O filme “Uma Canção de Amor”, de Jean Genet, mostra dois prisioneiros na década de 1950, cada um em sua própria cela, tentando se comunicar num jogo erótico —por um buraco estreito, eles trocavam a fumaça de um cigarro de uma boca a outra, com ajuda de um fino bastão.
Na nova peça online do grupo Os Satyros, a 12ª feita virtualmente pela companhia, esses dois homens criados pelo autor maldito estão confinados em duas telas do Zoom, e é por essa plataforma que nutrem seus sonhos mais íntimos.
O grupo, que decidiu manter a programação virtual em 2021, já montou “Uma Canção de Amor” presencialmente, em 2018.
Eles retomaram o projeto num momento em que se sentem mais familiarizados com as plataformas digitais. Segundo Rodolfo García Vázquez, que assina a direção do espetáculo com Gustavo Ferreira, estar mais à vontade com as novas técnicas ajudou a preservar a atmosfera da primeira vez que apresentaram o espetáculo.
“Uma Canção de Amor” costura uma série de obras de Genet, como “O Balcão” e “As Criadas”, com o filme homônimo que, na época em que foi lançado, chegou a ser censurado por ter conteúdo homossexual e erótico.
Na versão d’Os Satyros, os protagonistas são um homem de meia idade e outro de 80 anos, vividos por Henrique Mello e Roberto Francisco. O espectador se torna quase o vigia daquela prisão, já que também os observa, em parte do espetáculo, por uma fresta. Mas o enredo de Genet, que quase seduz o público com o crime, como num chamado para se estar ao lado dos malditos, continua lá.
A montagem é também uma homenagem aos 50 anos de carreira de Roberto Francisco, que também esteve numa montagem emblemática de “O Balcão” em 1969, com Ruth Escobar e Victor García.
“Quando trabalhamos a obra no presencial, ela tinha muito impacto. Era um ambiente muito simples, mas sufocante”, afirma Rodolfo Vázquez. “Mesmo sendo celas, o que dividia esses dois espaços no palco eram uma tela transparente, leve, e o que ficava era mais uma sensação de opressão e escuridão.”

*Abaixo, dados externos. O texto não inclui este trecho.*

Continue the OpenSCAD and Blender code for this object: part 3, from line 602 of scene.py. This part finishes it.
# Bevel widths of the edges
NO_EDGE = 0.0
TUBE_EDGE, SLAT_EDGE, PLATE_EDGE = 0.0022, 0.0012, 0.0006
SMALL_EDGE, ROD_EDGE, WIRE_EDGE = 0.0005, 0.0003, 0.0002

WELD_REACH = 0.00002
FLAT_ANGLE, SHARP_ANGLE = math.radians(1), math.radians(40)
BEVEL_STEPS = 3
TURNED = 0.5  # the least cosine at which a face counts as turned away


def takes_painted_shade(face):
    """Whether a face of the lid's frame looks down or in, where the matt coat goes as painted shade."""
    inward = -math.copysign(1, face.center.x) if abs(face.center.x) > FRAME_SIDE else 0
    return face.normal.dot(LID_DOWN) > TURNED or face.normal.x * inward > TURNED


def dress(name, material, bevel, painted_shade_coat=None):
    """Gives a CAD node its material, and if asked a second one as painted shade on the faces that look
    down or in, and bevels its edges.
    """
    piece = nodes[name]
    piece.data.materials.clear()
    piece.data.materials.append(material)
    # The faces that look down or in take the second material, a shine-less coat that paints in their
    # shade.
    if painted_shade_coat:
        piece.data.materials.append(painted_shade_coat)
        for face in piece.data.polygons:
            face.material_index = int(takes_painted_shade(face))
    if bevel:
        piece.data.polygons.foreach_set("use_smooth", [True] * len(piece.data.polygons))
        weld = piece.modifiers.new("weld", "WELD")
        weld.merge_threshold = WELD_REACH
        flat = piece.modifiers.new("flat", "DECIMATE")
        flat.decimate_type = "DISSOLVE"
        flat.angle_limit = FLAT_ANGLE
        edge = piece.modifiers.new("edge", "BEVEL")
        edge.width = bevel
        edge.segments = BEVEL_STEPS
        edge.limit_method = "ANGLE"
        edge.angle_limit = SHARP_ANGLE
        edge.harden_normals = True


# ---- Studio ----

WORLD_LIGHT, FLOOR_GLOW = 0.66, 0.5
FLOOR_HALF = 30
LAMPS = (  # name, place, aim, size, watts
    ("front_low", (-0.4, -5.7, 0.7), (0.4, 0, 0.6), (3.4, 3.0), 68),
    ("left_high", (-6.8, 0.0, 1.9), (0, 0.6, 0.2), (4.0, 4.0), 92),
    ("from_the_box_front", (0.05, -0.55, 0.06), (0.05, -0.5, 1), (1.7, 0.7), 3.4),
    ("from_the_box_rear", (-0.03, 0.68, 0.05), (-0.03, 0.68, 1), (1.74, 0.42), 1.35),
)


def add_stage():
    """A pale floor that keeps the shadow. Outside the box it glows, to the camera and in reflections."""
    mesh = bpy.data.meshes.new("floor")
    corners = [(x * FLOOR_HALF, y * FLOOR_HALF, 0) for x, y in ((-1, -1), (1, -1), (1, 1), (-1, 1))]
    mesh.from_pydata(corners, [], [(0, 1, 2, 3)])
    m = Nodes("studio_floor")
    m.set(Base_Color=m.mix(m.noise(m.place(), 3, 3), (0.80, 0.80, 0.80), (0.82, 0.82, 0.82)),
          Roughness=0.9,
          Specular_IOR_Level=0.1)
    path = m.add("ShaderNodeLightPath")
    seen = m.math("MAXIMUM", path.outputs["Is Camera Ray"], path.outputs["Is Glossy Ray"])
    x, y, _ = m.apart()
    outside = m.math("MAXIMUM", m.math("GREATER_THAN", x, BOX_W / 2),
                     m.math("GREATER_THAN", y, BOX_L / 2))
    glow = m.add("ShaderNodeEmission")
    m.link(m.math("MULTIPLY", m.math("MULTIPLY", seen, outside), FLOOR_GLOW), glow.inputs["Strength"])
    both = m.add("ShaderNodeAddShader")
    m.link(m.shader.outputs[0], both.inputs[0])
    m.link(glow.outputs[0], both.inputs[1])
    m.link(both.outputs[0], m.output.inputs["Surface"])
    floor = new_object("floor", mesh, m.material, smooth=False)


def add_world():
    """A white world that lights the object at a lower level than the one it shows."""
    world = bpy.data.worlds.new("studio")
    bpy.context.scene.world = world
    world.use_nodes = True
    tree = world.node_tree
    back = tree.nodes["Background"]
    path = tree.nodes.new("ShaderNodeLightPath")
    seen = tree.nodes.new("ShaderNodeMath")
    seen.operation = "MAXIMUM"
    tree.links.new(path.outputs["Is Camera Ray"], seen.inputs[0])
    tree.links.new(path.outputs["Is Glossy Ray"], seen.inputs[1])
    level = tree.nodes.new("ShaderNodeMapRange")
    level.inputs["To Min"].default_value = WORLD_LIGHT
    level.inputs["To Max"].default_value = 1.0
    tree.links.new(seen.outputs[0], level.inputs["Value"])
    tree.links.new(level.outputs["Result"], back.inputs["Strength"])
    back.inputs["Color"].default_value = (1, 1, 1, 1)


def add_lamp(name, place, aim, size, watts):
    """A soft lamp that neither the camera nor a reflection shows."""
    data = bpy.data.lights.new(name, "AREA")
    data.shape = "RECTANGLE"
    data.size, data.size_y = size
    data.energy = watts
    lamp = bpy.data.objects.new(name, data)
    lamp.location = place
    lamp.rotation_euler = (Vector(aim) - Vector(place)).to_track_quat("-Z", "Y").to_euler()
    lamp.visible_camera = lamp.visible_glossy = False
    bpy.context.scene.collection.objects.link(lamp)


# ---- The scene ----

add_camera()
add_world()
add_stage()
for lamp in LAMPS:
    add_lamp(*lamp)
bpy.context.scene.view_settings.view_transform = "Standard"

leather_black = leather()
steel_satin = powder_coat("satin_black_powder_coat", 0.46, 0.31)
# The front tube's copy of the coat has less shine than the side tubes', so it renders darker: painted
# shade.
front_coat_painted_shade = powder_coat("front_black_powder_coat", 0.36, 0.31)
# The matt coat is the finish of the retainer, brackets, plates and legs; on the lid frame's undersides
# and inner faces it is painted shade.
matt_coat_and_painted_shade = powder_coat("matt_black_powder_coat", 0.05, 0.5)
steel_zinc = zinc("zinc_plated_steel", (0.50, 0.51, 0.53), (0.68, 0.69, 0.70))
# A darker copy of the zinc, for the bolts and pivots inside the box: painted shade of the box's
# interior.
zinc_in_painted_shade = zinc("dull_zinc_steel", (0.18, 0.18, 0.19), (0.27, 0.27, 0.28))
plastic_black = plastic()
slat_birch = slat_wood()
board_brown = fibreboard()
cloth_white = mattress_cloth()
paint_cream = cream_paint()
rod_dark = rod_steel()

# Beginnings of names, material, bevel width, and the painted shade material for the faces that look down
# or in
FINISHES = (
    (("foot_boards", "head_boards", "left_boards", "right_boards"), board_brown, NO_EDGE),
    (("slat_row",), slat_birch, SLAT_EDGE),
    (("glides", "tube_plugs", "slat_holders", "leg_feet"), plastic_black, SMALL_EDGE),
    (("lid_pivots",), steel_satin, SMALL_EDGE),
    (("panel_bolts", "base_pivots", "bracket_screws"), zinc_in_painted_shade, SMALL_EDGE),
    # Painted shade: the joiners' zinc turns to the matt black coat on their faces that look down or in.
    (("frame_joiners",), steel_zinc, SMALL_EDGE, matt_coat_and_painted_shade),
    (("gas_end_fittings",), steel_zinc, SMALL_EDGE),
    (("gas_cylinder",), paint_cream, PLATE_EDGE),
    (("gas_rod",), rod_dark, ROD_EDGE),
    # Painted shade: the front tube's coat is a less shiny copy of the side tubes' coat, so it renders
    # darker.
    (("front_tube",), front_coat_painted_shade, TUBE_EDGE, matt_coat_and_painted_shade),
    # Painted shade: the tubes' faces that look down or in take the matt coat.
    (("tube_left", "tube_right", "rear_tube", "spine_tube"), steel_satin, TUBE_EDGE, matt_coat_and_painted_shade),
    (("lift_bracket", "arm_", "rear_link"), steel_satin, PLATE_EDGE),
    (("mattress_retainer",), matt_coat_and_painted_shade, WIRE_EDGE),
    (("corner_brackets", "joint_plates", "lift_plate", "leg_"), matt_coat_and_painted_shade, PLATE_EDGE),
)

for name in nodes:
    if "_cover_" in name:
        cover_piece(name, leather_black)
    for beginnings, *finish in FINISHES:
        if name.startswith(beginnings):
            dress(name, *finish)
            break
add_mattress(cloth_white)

No Zoom, a carga do isolamento parece muito mais presente que a da escuridão —inclusive porque muitas das cenas são mais iluminadas e, numa sobreposição dos atores ao vivo com pequenos filmes gravados previamente, lançam o público para os devaneios dos atores.
No filme de Jean Genet, os prisioneiros parecem ter muito mais mobilidade nas pequenas celas da prisão do que no cenário restrito da versão virtual da obra. Henrique Mello e Roberto Francisco também parecem se espelhar nessa versão d’Os Satyros, quase num jogo de se olhar no espelho —ou na tela do Zoom– e se ver mais velho, ou mais jovem.
Aliás, como tem acontecido em outras peças da companhia, são várias as técnicas usadas durante a transmissão ao vivo da casa dos atores. Eles se valem de efeitos de luz, filtros digitais e de sobreposição de imagens dos atores gravadas no próprio teatro.
“Os prisioneiros criam códigos para se comunicarem mesmo estando em isolamento —mandam bilhetes, têm códigos, estabelecem comunicação. Isso, para nós, foi uma associação imediata, como se, dentro da tela do Zoom, a gente criasse códigos próprios para manter viva a nossa socialidade”, avalia Vázquez.